La norma in esame è stata introdotta a seguito del D.L. 21.6.2013, n. 69, convertito, con modificazioni, dalla L. 9.8.2013, n. 98.
Stando a quanto previsto dal D.L. 21.6.2013, n. 69, la nuova disposizione sembrava reintrodurre l'obbligo per il Giudice di formulare alle parti una proposta transattiva o conciliativa; inoltre, veniva anche sanzionato il rifiuto senza giustificato motivo della proposta transattiva o conciliativa (tale comportamento, infatti, era valutabile dal Giudice ai fini del giudizio).
Secondo la nuova formulazione della legge di conversione, invece, è stato previsto che sia il Giudice a formulare, ove possibile, una proposta transattiva o conciliativa.
La medesima legge di conversione è intervenuta anche in relazione alle conseguenze in caso di rifiuto della proposta senza giustificato motivo, considerato che non viene detto più nulla per il caso in cui la parte non aderisca all'eventuale proposta del Giudice.

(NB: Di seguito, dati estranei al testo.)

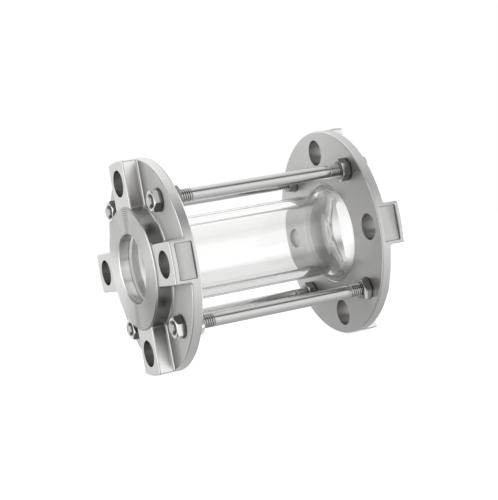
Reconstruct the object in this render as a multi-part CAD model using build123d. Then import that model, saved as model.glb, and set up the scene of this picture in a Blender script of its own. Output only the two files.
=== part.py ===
from build123d import *
from math import cos, radians, tan
import os

# Full view sight glass for a two inch pipe line. Two identical cast stainless steel flanges hold
# a glass tube with flared ends between flat gaskets. Four tie rods pass through both flange discs,
# and a nut on each side of each disc sets the distance and clamps the glass.
# X is the flow axis, with the inlet at minus X and the outlet at plus X. The origin is on that
# axis, midway between the two raised faces. Z is up. All lengths are millimetres.

# Glass tube, which is blown out to a wider collar at each end
glass_diameter = 60.0
glass_wall = 5.0
flared_diameter = 72.2
collar_length = 4.0
flare_length = 20.0
glass_edge = 0.8

# Flanges
face_to_face = 178.0
flange_diameter = 152.4
disc_thickness = 7.6
ear_height = 18.8
raised_height = 1.2
raised_edge = 1.0
bore_diameter = 50.0
seat_clearance = 0.7
seat_depth = 12.0
hub_wall = 7.2
mouth_chamfer = 0.6
casting_fillet = 1.7
corner_extra = 0.3
edge_rounding = 1.2

# Ears that carry the pipe bolts, and the pocket cored into the end of each ear
ear_count = 4
ear_width = 29.4
bolt_rim_distance = 15.875
bolt_hole = 19.05
pocket_side_wall = 2.1
pocket_face_wall = 3.3
pocket_back_wall = 2.7
pocket_depth = 2.2
pocket_corner = 0.8

# Gaskets between the glass and the flanges
gasket_thickness = 2.0
gasket_rim_gap = 0.3
gasket_bore_gap = 0.5

# Tie rods and their hexagon nuts
rod_outward_shift = 1.15
rod_diameter = 9.5
rod_hole_clearance = 1.0
rod_protrusion = 1.6
rod_end_chamfer = 1.0
nut_sides = 6
nut_across_flats = 14.3
nut_height = 6.5
nut_face_margin = 0.35
nut_chamfer_angle = 30.0
nut_bore_clearance = 0.2
nut_countersink = 0.5
nut_first_angle = 14.6
nut_step_angle = 37.8

# Sizes that follow: the seat takes the flared glass, the hub stands round the seat, and the rods
# stand near the middle of the land that the hub and the rim leave
glass_widening = (flared_diameter - glass_diameter) / 2
seat_diameter = flared_diameter + 2 * seat_clearance
hub_diameter = seat_diameter + 2 * hub_wall
bolt_circle = flange_diameter - 2 * bolt_rim_distance
rod_circle = (hub_diameter + flange_diameter) / 2 + 2 * rod_outward_shift
flange_height = ear_height + raised_height

# Levels along the flow axis, measured outward from the middle of the sight glass
disc_level = face_to_face / 2 - flange_height
web_level = disc_level + disc_thickness
seat_level = disc_level + seat_depth
glass_level = seat_level - gasket_thickness
rod_level = web_level + nut_height + rod_protrusion

# Two points closer than this are the same point
match_distance = 0.001


def facing(side):
    """Plane across the flow axis through the origin, facing the inlet (-1) or the outlet (+1)."""
    return Plane(origin=(0, 0, 0), x_dir=(0, -1, 0), z_dir=(side, 0, 0))


def ear_angles():
    """Directions of the ears round the flow axis."""
    return [360.0 / ear_count * index for index in range(ear_count)]


def rod_centres():
    """Centres of the tie rods across the flow axis, each halfway between two ears."""
    first = Vector(rod_circle / 2, 0, 0).rotate(Axis.Z, -180.0 / ear_count)
    return [first.rotate(Axis.Z, angle) for angle in ear_angles()]


def off_axis(edge):
    """Distance of an edge's middle from the flow axis of an unplaced flange."""
    middle = edge @ 0.5
    return Vector(middle.X, middle.Y, 0).length


def edges_on(body, level):
    """Edges whose middle lies at one level of an unplaced flange."""
    return body.edges().filter_by(lambda edge: abs((edge @ 0.5).Z - level) < match_distance)


def ear_plan():
    """Hub with its ears as seen along the flow axis, with rounded inner corners."""
    bar_length = flange_diameter / 2 + ear_height
    bar = Rectangle(bar_length, ear_width, align=(Align.MIN, Align.CENTER))
    plan = Circle(hub_diameter / 2)
    for angle in ear_angles():
        plan += Rot(0, 0, angle) * bar
    corners = plan.vertices().filter_by(
        lambda corner: abs(Vector(corner.X, corner.Y, 0).length - hub_diameter / 2) < match_distance
    )
    return fillet(corners, casting_fillet + corner_extra)


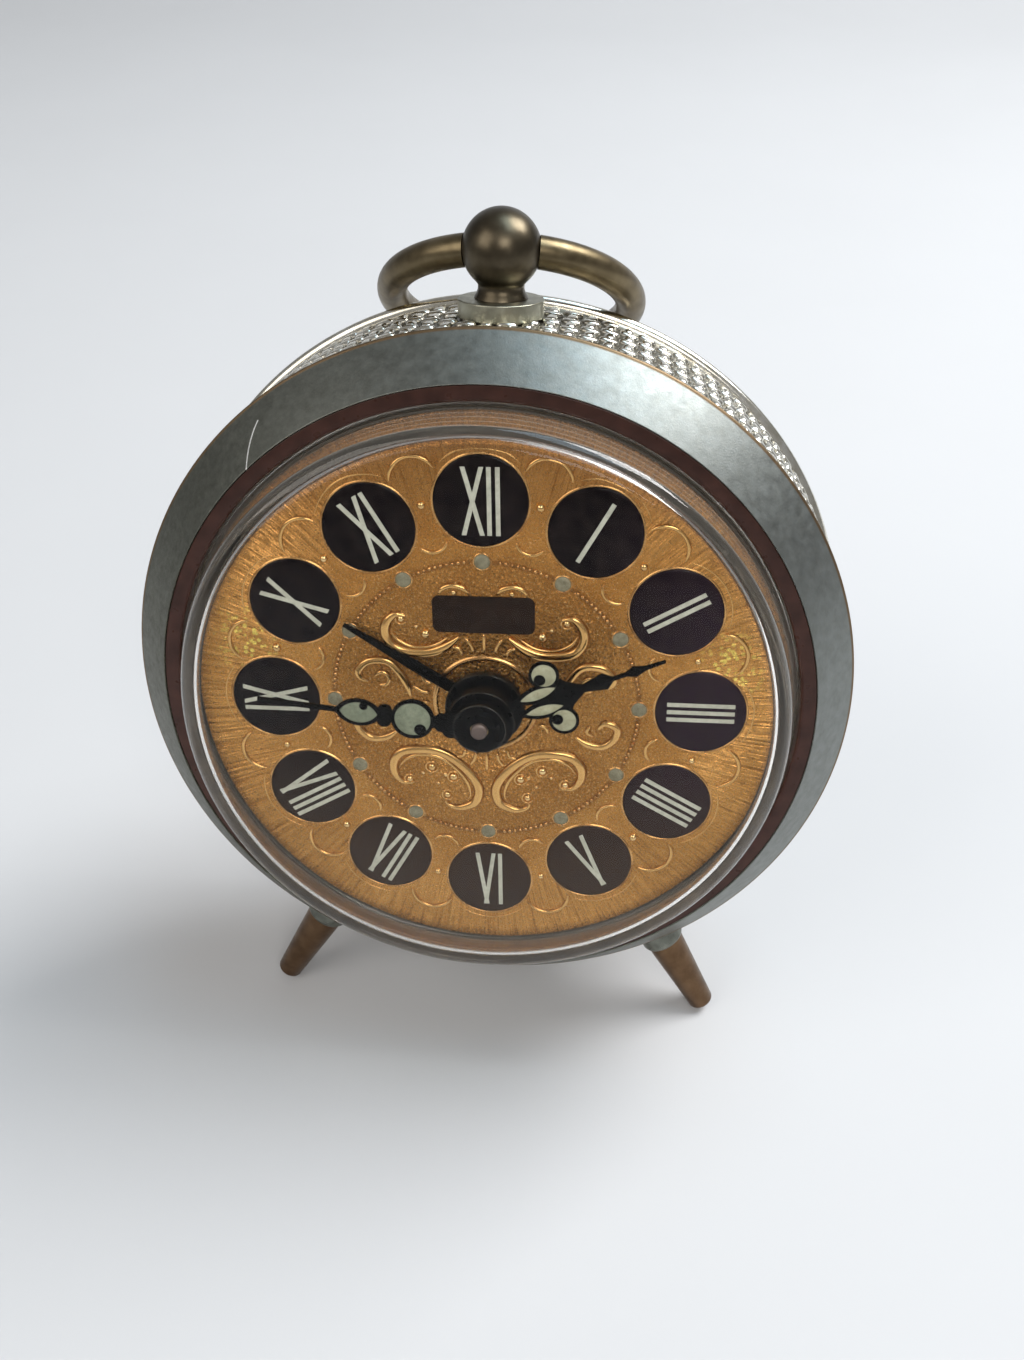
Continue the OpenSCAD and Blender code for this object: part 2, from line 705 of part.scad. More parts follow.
REGULATOR_SWING = 20;
module at_regulator_slot() {
    translate(balance_at) rotate(REGULATOR_DIR) intersection() {
        difference() {
            circle(regulator_reach + 0.9);
            circle(regulator_reach - 0.9);
        }
        polygon([[0, 0], polar(20, -REGULATOR_SWING - 7), polar(20, REGULATOR_SWING + 7)]);
    }
}
REGULATOR_DIR = 215;

screw_r = 0.9;
module back_cover_screws() {
    color("#c4b78f") for (a = PILLAR_DIRS) at(polar(cover_post_circle, a)) difference() {
        union() {
            rod(cover_back, cover_back + 0.9, cover_post_r);
            rod(cover_back - 3, cover_back, screw_r);
        }
        translate([-3, cover_back + 0.5, -0.25]) cube([6, 1, 0.5]);
    }
}

// Plates
module plate_outline() {
    difference() {
        circle(plate_r, $fn = 96);
        for (a = PILLAR_DIRS) rotate(a) translate([pillar_circle, 0]) circle(pillar_end_r);
    }
}
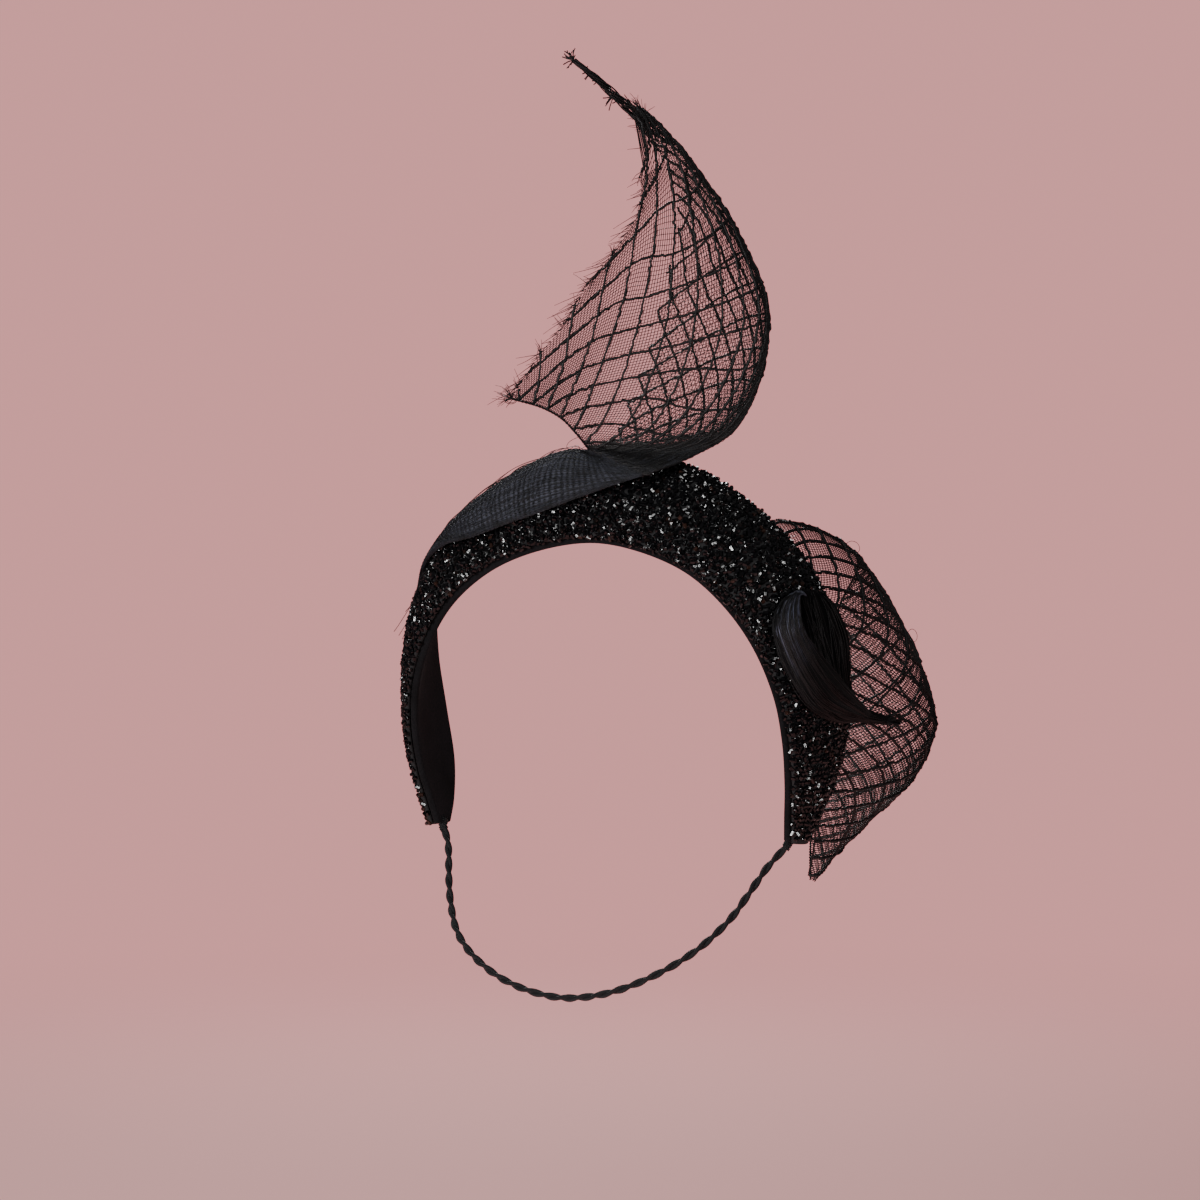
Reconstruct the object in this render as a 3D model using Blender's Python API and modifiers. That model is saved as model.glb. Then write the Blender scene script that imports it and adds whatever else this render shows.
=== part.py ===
"""A beaded halo headband with crinoline trimmings and a chin elastic, as worn.

The wearer faces -Y, their left side is +X, and the origin is the top of the head that wears it,
under the middle of the halo. Every size is in metres. A table's rows are in millimetres.
"""

import math
from collections import namedtuple

import bmesh
import bpy
import numpy as np

MM = 0.001

# The halo: a stiff padded wall with a lining, and the beaded skin that lies over its face.
WALL_THICKNESS = 3.0 * MM
WALL_INSET = 0.8 * MM
SKIN_THICKNESS = 3.2 * MM
GAP = 0.35 * MM
SKIN_BASE = WALL_THICKNESS + GAP
WALL_HOLLOW_SHARE = 0.3  # of the face's bow, how far the lining's middle stands out
SKIN_INSET_SHARE = 0.3  # of the skin's thickness, how far its rounded edges are set in
SKIN_EDGE_SHARE = 0.55  # of the skin's thickness, how high its edges stand
BAND_STEPS_PER_ROW = 3
BAND_FACE_STEPS = 8

# The crinoline: a braided net strip, drawn here as a sheet of even thickness.
NET_THICKNESS = 1.0 * MM
FRONT_SHARE = 0.3
FOLD_SHARE = 0.62
SWIRL_STEPS_PER_ROW = 3
SWIRL_ACROSS = 21
SHELL_STEPS_PER_ROW = 3
SHELL_ACROSS = 19
ROSETTE_STEPS_PER_ROW = 3
ROSETTE_ACROSS = 11

# The chin elastic: a two-ply cord.
ELASTIC_DIAMETER = 3.0 * MM
ELASTIC_POINTS = 61

# The crinoline's tables are in the axes of a viewer who stands this far round to the
# wearer's left: across to the viewer's right, away from the viewer, and up.
VIEWER_TURN = math.radians(28.0)

BandRow = namedtuple("BandRow", "front_x front_y front_z rear_x rear_y rear_z bow")
BAND_ROWS = (  # the halo's inner face from the crown down to its end behind the ear
    BandRow(0.0, -13.0, 0.5, 0.0, 15.0, 33.5, 5.0),
    BandRow(21.0, -14.5, -2.5, 30.0, 14.0, 27.5, 5.0),
    BandRow(41.0, -15.5, -10.0, 54.0, 13.0, 14.5, 5.0),
    BandRow(57.0, -16.5, -22.0, 74.0, 13.0, -3.5, 4.8),
    BandRow(68.5, -15.5, -37.0, 84.0, 16.0, -23.0, 4.4),
    BandRow(76.0, -13.5, -55.0, 87.0, 21.0, -43.5, 4.0),
    BandRow(78.5, -11.0, -72.0, 85.5, 25.0, -66.0, 3.6),
    BandRow(78.0, -7.5, -88.0, 81.0, 23.5, -86.0, 3.0),
    BandRow(76.0, -3.5, -101.0, 77.0, 16.5, -101.0, 2.0),
    BandRow(74.5, -0.5, -110.5, 75.5, 10.5, -111.0, 1.0),
)

RollRow = namedtuple("RollRow", "station low high height")
ROLL_LIFT = 1.1 * MM
ROLL_TURNS = (math.radians(-20), math.radians(180), math.radians(265))
ROLL_ROWS = (  # the folded strip on the halo's face: its station counts the halo's rows from the
    # crown, low and high are shares of the halo's width, and the height is over the beads
    RollRow(-3.9, 0.84, 1.03, 1.6),
    RollRow(-3.3, 0.50, 1.02, 2.2),
    RollRow(-2.7, 0.20, 1.02, 2.3),
    RollRow(-2.1, 0.14, 1.00, 2.6),
    RollRow(-1.3, 0.19, 0.99, 2.8),
    RollRow(-0.6, 0.24, 0.97, 3.2),
)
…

La giurisprudenza di merito ha sottolineato che la previsione di cui all'art. 185 bis costituisce l'espressione di un principio generale e che la stessa assolve ad un importante compito deflattivo, mirato ad evitare che tutte le controversie debbano necessariamente concludersi con
sentenza.
Con la sua introduzione il legislatore ha voluto fondamentalmente rispondere all'esigenza che non si protragga un contenzioso inutile in quanto in tutto o in parte avente ad oggetto questioni su cui il giudice si è già pronunciato in diverse occasioni.
La proposta conciliativa qui prevista deve essere formulata nella fase della trattazione e prima che sia chiusa l'istruttoria; infatti, una volta esaurita e chiusa l'istruttoria, non sussiste più per il giudice il potere dovere di formulare una ipotesi conciliativa o transattiva.
Tale significato della norma lo si può dedurre:
a) dalla sua interpretazione letterale, in quanto l'espressione "
sino a quando è esaurita l'istruzione" indica espressamente la fase istruttoria come limite dell'attività del giudice di formulare i termini della transazione o della conciliazione;
b) dall'interpretazione logico sistematica, in quanto stabilire il potere dovere del giudice di formulare alle parti una ipotesi conciliativa o transattiva della controversia, in una fase in cui l'attività istruttoria è già chiusa e non resta che rimettere le parti alla decisione, significherebbe imporre al giudice di anticipare la sua probabile decisione finale.
Occorre evidenziare che la norma distingue tra proposta transattiva o conciliativa:
transazione e conciliazione, in realtà, sono due istituti completamente differenti, in quanto la prima è di natura prettamente contrattuale ex
art. 1965 del c.c. mentre la seconda costituisce una modalità di composizione della lite che può avere i contenuti più vari (giudiziale o stragiudiziale).